Amendments to CFC act
The amendments to the Finnish CFC legislation (act on the taxation of shareholders in controlled foreign companies, 1217/1994) entered into force on January 1 2009. The amendments mainly aim to adjust the CFC act to the requirements set in the Cadbury Schweppes ruling by the ECJ. The changes concern the definition of a CFC entity, determination of taxable CFC income and deduction of losses of a CFC entity.
The CFC act may only be applied to shareholders holding an interest of at least 25% in the CFC entity. Thus, the minimum holding requirement was raised from the previous 10% to 25%.

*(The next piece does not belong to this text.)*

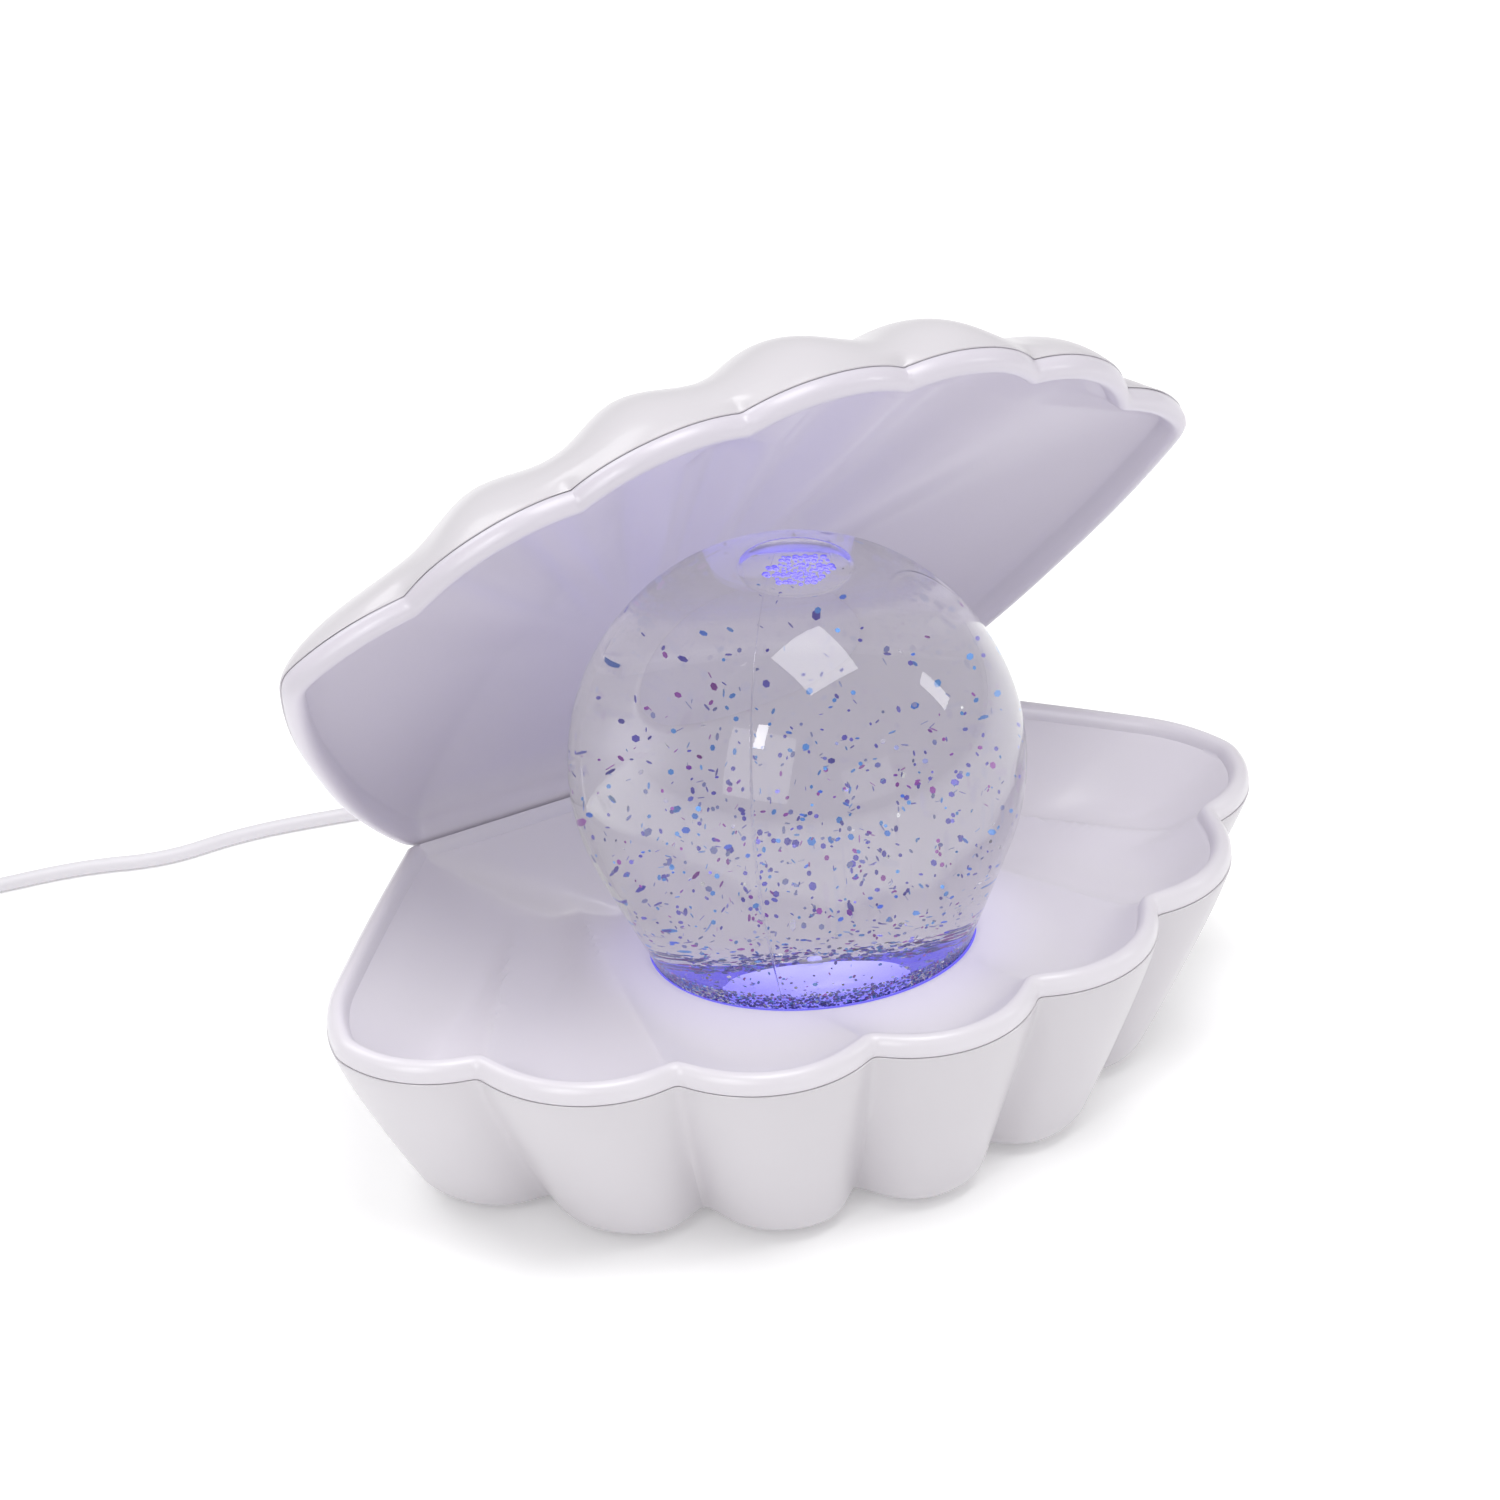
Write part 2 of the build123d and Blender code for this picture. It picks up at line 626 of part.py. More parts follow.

According to the new CFC act the law does not apply provided the following conditions are met:
* the entity is resident in a member state in the EEA or in a tax treaty partner state, and
* on the basis of objective factors (such as premises, employees and equipment) ascertainable by third parties, the controlled entity is actually established in the host state and carries on genuine economic activities there.
Exceptions to the above concern entities established in tax treaty countries that are listed in the black list to be provided by the ministry of finance, or which do not exchange appropriate information with Finnish tax authorities. The black list will cover countries in which the actual level of taxation is less than three-quarters of the corresponding actual corporate tax in Finland (thus lower than 19.5%), which are the following: the Arab Emirates, Barbados, Bosnia-Herzegovina, Georgia, Macedonia, Malaysia, Montenegro, Serbia, Singapore, Switzerland and Uzbekistan. The CFC act may also be applied to companies benefiting from a special tax relief, even though located within a tax treaty country.
Under new law a foreign permanent establishment in a low tax jurisdiction is viewed comparable to a foreign legal entity if the permanent establishment is located in a different country than the foreign company to which it belongs and if its income is not taxed in the country of the foreign company.